◆ THE PROBLEM: Repeat the material in full. Keep every line exactly as it is.

*** TASK INPUT

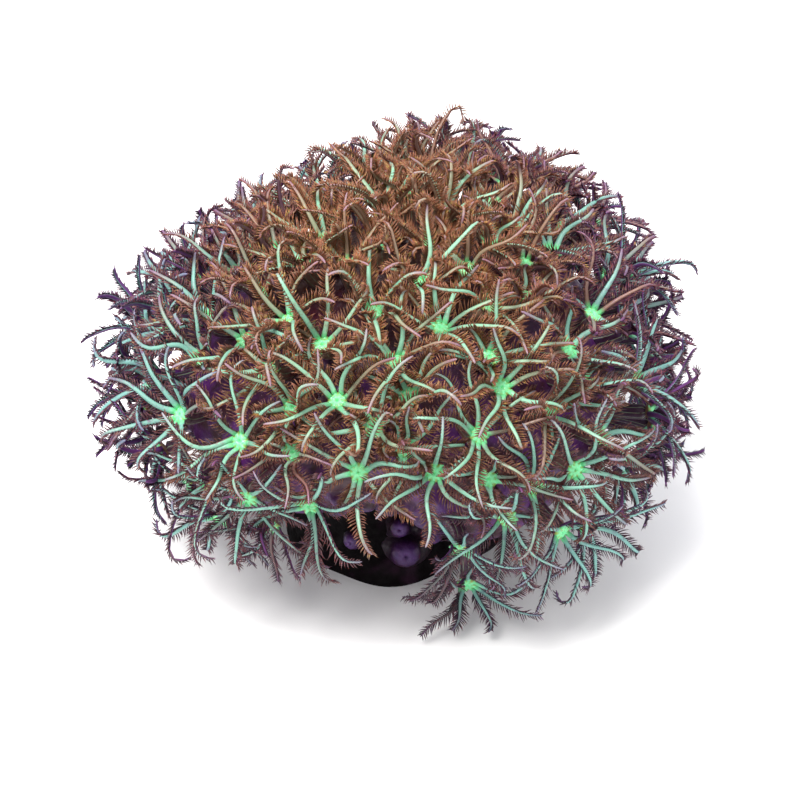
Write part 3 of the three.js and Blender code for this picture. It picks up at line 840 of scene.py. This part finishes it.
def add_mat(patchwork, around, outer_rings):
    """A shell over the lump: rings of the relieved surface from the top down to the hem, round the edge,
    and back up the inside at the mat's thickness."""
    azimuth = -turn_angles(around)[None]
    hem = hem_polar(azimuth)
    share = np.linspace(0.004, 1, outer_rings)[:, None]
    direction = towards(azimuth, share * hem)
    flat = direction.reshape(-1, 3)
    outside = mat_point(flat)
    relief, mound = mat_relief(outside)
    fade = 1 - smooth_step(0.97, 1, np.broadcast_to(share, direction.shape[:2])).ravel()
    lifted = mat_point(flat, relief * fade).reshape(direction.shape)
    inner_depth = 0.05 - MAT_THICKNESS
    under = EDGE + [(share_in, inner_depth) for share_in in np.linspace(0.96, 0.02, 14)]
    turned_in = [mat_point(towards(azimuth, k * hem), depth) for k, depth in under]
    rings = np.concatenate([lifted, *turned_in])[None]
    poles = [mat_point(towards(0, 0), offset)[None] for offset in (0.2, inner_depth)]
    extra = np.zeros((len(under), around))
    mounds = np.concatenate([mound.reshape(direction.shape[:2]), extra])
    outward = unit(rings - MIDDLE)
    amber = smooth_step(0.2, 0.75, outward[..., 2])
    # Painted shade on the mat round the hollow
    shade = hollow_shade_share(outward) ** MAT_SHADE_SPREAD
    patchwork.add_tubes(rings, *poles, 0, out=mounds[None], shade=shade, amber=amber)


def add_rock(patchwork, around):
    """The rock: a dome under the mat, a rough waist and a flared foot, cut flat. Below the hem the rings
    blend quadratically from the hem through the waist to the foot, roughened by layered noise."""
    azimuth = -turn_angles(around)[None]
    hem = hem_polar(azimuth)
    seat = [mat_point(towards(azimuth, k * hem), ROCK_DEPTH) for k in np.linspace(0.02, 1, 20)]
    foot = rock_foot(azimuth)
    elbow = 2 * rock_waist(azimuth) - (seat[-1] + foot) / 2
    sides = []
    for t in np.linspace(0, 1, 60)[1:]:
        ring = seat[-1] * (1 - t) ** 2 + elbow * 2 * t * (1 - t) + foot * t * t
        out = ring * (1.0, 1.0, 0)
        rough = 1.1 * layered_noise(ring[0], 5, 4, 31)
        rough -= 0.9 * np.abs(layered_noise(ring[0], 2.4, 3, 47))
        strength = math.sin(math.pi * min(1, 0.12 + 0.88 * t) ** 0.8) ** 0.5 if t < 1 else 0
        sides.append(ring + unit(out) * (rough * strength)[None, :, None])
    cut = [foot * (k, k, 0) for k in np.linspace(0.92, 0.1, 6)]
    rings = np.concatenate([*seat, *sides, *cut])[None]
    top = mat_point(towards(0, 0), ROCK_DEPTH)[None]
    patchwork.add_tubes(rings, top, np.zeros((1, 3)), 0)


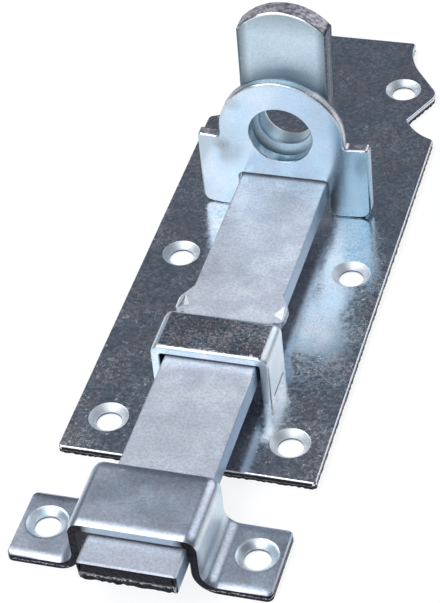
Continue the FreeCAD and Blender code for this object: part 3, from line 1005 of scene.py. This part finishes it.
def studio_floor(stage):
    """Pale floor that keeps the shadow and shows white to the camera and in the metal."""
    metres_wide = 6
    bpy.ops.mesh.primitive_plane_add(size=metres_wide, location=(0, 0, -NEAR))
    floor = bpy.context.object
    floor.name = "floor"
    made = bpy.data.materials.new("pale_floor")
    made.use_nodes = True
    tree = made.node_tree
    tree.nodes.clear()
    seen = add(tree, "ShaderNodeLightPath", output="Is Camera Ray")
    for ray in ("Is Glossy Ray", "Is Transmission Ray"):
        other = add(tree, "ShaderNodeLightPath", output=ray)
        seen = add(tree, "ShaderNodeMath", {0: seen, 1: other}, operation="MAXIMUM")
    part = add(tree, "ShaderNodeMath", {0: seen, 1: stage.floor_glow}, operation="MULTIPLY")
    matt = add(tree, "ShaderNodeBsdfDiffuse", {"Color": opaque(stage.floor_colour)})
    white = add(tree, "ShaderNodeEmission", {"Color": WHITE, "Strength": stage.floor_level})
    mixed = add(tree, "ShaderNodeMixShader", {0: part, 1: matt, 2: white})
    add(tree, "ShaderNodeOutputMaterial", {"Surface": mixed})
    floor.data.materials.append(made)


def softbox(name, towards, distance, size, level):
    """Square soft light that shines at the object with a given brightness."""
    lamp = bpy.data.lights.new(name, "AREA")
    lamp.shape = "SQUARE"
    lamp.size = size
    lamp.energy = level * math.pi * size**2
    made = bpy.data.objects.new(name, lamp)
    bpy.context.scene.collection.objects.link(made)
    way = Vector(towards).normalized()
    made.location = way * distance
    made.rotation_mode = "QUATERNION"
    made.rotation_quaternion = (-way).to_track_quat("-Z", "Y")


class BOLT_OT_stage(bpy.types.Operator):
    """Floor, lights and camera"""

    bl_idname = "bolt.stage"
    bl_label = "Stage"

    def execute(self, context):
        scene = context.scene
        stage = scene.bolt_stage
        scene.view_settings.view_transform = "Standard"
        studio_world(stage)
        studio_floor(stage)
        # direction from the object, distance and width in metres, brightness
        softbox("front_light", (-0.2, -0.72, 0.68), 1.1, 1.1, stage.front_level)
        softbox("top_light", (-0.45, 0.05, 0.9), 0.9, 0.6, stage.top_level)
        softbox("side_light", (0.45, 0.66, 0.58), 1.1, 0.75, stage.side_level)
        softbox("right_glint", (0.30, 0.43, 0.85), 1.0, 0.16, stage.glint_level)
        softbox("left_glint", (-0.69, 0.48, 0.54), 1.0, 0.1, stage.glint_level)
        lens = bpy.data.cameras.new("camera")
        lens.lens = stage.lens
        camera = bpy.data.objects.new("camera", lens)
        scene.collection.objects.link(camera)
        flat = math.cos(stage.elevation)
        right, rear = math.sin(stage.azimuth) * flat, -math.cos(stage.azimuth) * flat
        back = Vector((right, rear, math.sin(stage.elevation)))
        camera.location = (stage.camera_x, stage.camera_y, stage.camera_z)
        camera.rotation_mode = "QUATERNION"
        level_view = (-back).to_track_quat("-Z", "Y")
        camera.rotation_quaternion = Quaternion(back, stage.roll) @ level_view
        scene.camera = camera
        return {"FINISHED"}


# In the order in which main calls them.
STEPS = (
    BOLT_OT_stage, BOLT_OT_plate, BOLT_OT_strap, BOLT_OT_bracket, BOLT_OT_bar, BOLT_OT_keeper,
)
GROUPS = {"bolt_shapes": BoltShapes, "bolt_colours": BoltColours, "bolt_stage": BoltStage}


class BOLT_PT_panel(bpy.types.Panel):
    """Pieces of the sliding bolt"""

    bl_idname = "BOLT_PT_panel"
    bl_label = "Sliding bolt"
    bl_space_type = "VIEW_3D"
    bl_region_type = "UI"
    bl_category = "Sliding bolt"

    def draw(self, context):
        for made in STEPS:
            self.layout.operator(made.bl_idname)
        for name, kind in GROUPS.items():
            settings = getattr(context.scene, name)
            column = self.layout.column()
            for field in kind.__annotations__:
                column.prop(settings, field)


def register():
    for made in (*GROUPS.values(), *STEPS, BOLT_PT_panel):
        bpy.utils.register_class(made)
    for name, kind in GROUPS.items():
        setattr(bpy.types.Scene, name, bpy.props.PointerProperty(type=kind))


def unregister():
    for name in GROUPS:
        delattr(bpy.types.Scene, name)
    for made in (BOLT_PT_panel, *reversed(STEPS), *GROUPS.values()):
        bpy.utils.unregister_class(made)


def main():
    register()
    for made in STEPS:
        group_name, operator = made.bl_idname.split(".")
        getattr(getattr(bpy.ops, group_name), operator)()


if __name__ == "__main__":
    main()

******

◆ ANSWER BELOW:
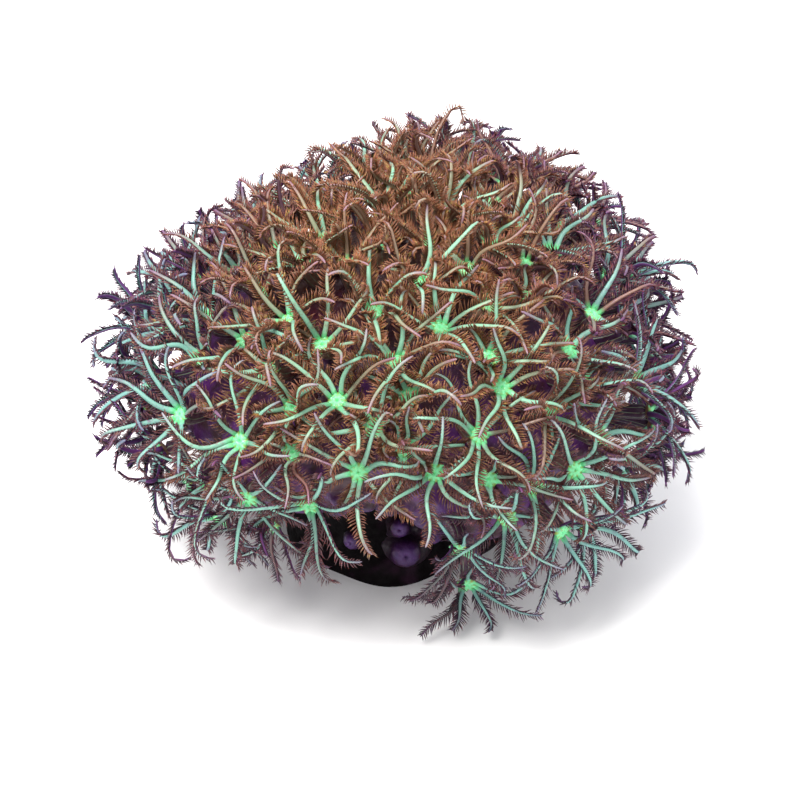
Write part 3 of the three.js and Blender code for this picture. It picks up at line 840 of scene.py. This part finishes it.
def add_mat(patchwork, around, outer_rings):
    """A shell over the lump: rings of the relieved surface from the top down to the hem, round the edge,
    and back up the inside at the mat's thickness."""
    azimuth = -turn_angles(around)[None]
    hem = hem_polar(azimuth)
    share = np.linspace(0.004, 1, outer_rings)[:, None]
    direction = towards(azimuth, share * hem)
    flat = direction.reshape(-1, 3)
    outside = mat_point(flat)
    relief, mound = mat_relief(outside)
    fade = 1 - smooth_step(0.97, 1, np.broadcast_to(share, direction.shape[:2])).ravel()
    lifted = mat_point(flat, relief * fade).reshape(direction.shape)
    inner_depth = 0.05 - MAT_THICKNESS
    under = EDGE + [(share_in, inner_depth) for share_in in np.linspace(0.96, 0.02, 14)]
    turned_in = [mat_point(towards(azimuth, k * hem), depth) for k, depth in under]
    rings = np.concatenate([lifted, *turned_in])[None]
    poles = [mat_point(towards(0, 0), offset)[None] for offset in (0.2, inner_depth)]
    extra = np.zeros((len(under), around))
    mounds = np.concatenate([mound.reshape(direction.shape[:2]), extra])
    outward = unit(rings - MIDDLE)
    amber = smooth_step(0.2, 0.75, outward[..., 2])
    # Painted shade on the mat round the hollow
    shade = hollow_shade_share(outward) ** MAT_SHADE_SPREAD
    patchwork.add_tubes(rings, *poles, 0, out=mounds[None], shade=shade, amber=amber)


def add_rock(patchwork, around):
    """The rock: a dome under the mat, a rough waist and a flared foot, cut flat. Below the hem the rings
    blend quadratically from the hem through the waist to the foot, roughened by layered noise."""
    azimuth = -turn_angles(around)[None]
    hem = hem_polar(azimuth)
    seat = [mat_point(towards(azimuth, k * hem), ROCK_DEPTH) for k in np.linspace(0.02, 1, 20)]
    foot = rock_foot(azimuth)
    elbow = 2 * rock_waist(azimuth) - (seat[-1] + foot) / 2
    sides = []
    for t in np.linspace(0, 1, 60)[1:]:
        ring = seat[-1] * (1 - t) ** 2 + elbow * 2 * t * (1 - t) + foot * t * t
        out = ring * (1.0, 1.0, 0)
        rough = 1.1 * layered_noise(ring[0], 5, 4, 31)
        rough -= 0.9 * np.abs(layered_noise(ring[0], 2.4, 3, 47))
        strength = math.sin(math.pi * min(1, 0.12 + 0.88 * t) ** 0.8) ** 0.5 if t < 1 else 0
        sides.append(ring + unit(out) * (rough * strength)[None, :, None])
    cut = [foot * (k, k, 0) for k in np.linspace(0.92, 0.1, 6)]
    rings = np.concatenate([*seat, *sides, *cut])[None]
    top = mat_point(towards(0, 0), ROCK_DEPTH)[None]
    patchwork.add_tubes(rings, top, np.zeros((1, 3)), 0)


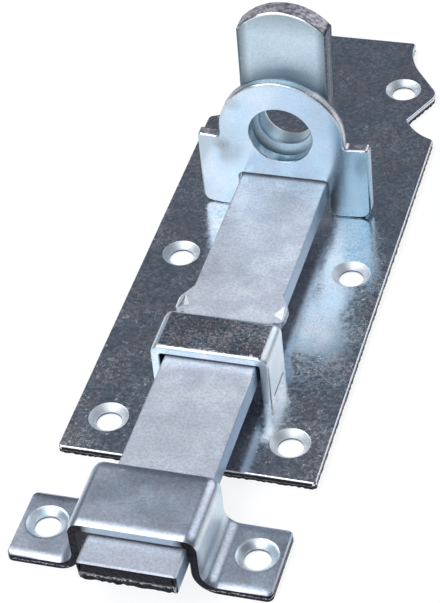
Continue the FreeCAD and Blender code for this object: part 3, from line 1005 of scene.py. This part finishes it.
def studio_floor(stage):
    """Pale floor that keeps the shadow and shows white to the camera and in the metal."""
    metres_wide = 6
    bpy.ops.mesh.primitive_plane_add(size=metres_wide, location=(0, 0, -NEAR))
    floor = bpy.context.object
    floor.name = "floor"
    made = bpy.data.materials.new("pale_floor")
    made.use_nodes = True
    tree = made.node_tree
    tree.nodes.clear()
    seen = add(tree, "ShaderNodeLightPath", output="Is Camera Ray")
    for ray in ("Is Glossy Ray", "Is Transmission Ray"):
        other = add(tree, "ShaderNodeLightPath", output=ray)
        seen = add(tree, "ShaderNodeMath", {0: seen, 1: other}, operation="MAXIMUM")
    part = add(tree, "ShaderNodeMath", {0: seen, 1: stage.floor_glow}, operation="MULTIPLY")
    matt = add(tree, "ShaderNodeBsdfDiffuse", {"Color": opaque(stage.floor_colour)})
    white = add(tree, "ShaderNodeEmission", {"Color": WHITE, "Strength": stage.floor_level})
    mixed = add(tree, "ShaderNodeMixShader", {0: part, 1: matt, 2: white})
    add(tree, "ShaderNodeOutputMaterial", {"Surface": mixed})
    floor.data.materials.append(made)


def softbox(name, towards, distance, size, level):
    """Square soft light that shines at the object with a given brightness."""
    lamp = bpy.data.lights.new(name, "AREA")
    lamp.shape = "SQUARE"
    lamp.size = size
    lamp.energy = level * math.pi * size**2
    made = bpy.data.objects.new(name, lamp)
    bpy.context.scene.collection.objects.link(made)
    way = Vector(towards).normalized()
    made.location = way * distance
    made.rotation_mode = "QUATERNION"
    made.rotation_quaternion = (-way).to_track_quat("-Z", "Y")


class BOLT_OT_stage(bpy.types.Operator):
    """Floor, lights and camera"""

    bl_idname = "bolt.stage"
    bl_label = "Stage"

    def execute(self, context):
        scene = context.scene
        stage = scene.bolt_stage
        scene.view_settings.view_transform = "Standard"
        studio_world(stage)
        studio_floor(stage)
        # direction from the object, distance and width in metres, brightness
        softbox("front_light", (-0.2, -0.72, 0.68), 1.1, 1.1, stage.front_level)
        softbox("top_light", (-0.45, 0.05, 0.9), 0.9, 0.6, stage.top_level)
        softbox("side_light", (0.45, 0.66, 0.58), 1.1, 0.75, stage.side_level)
        softbox("right_glint", (0.30, 0.43, 0.85), 1.0, 0.16, stage.glint_level)
        softbox("left_glint", (-0.69, 0.48, 0.54), 1.0, 0.1, stage.glint_level)
        lens = bpy.data.cameras.new("camera")
        lens.lens = stage.lens
        camera = bpy.data.objects.new("camera", lens)
        scene.collection.objects.link(camera)
        flat = math.cos(stage.elevation)
        right, rear = math.sin(stage.azimuth) * flat, -math.cos(stage.azimuth) * flat
        back = Vector((right, rear, math.sin(stage.elevation)))
        camera.location = (stage.camera_x, stage.camera_y, stage.camera_z)
        camera.rotation_mode = "QUATERNION"
        level_view = (-back).to_track_quat("-Z", "Y")
        camera.rotation_quaternion = Quaternion(back, stage.roll) @ level_view
        scene.camera = camera
        return {"FINISHED"}


# In the order in which main calls them.
STEPS = (
    BOLT_OT_stage, BOLT_OT_plate, BOLT_OT_strap, BOLT_OT_bracket, BOLT_OT_bar, BOLT_OT_keeper,
)
GROUPS = {"bolt_shapes": BoltShapes, "bolt_colours": BoltColours, "bolt_stage": BoltStage}


class BOLT_PT_panel(bpy.types.Panel):
    """Pieces of the sliding bolt"""

    bl_idname = "BOLT_PT_panel"
    bl_label = "Sliding bolt"
    bl_space_type = "VIEW_3D"
    bl_region_type = "UI"
    bl_category = "Sliding bolt"

    def draw(self, context):
        for made in STEPS:
            self.layout.operator(made.bl_idname)
        for name, kind in GROUPS.items():
            settings = getattr(context.scene, name)
            column = self.layout.column()
            for field in kind.__annotations__:
                column.prop(settings, field)


def register():
    for made in (*GROUPS.values(), *STEPS, BOLT_PT_panel):
        bpy.utils.register_class(made)
    for name, kind in GROUPS.items():
        setattr(bpy.types.Scene, name, bpy.props.PointerProperty(type=kind))


def unregister():
    for name in GROUPS:
        delattr(bpy.types.Scene, name)
    for made in (BOLT_PT_panel, *reversed(STEPS), *GROUPS.values()):
        bpy.utils.unregister_class(made)


def main():
    register()
    for made in STEPS:
        group_name, operator = made.bl_idname.split(".")
        getattr(getattr(bpy.ops, group_name), operator)()


if __name__ == "__main__":
    main()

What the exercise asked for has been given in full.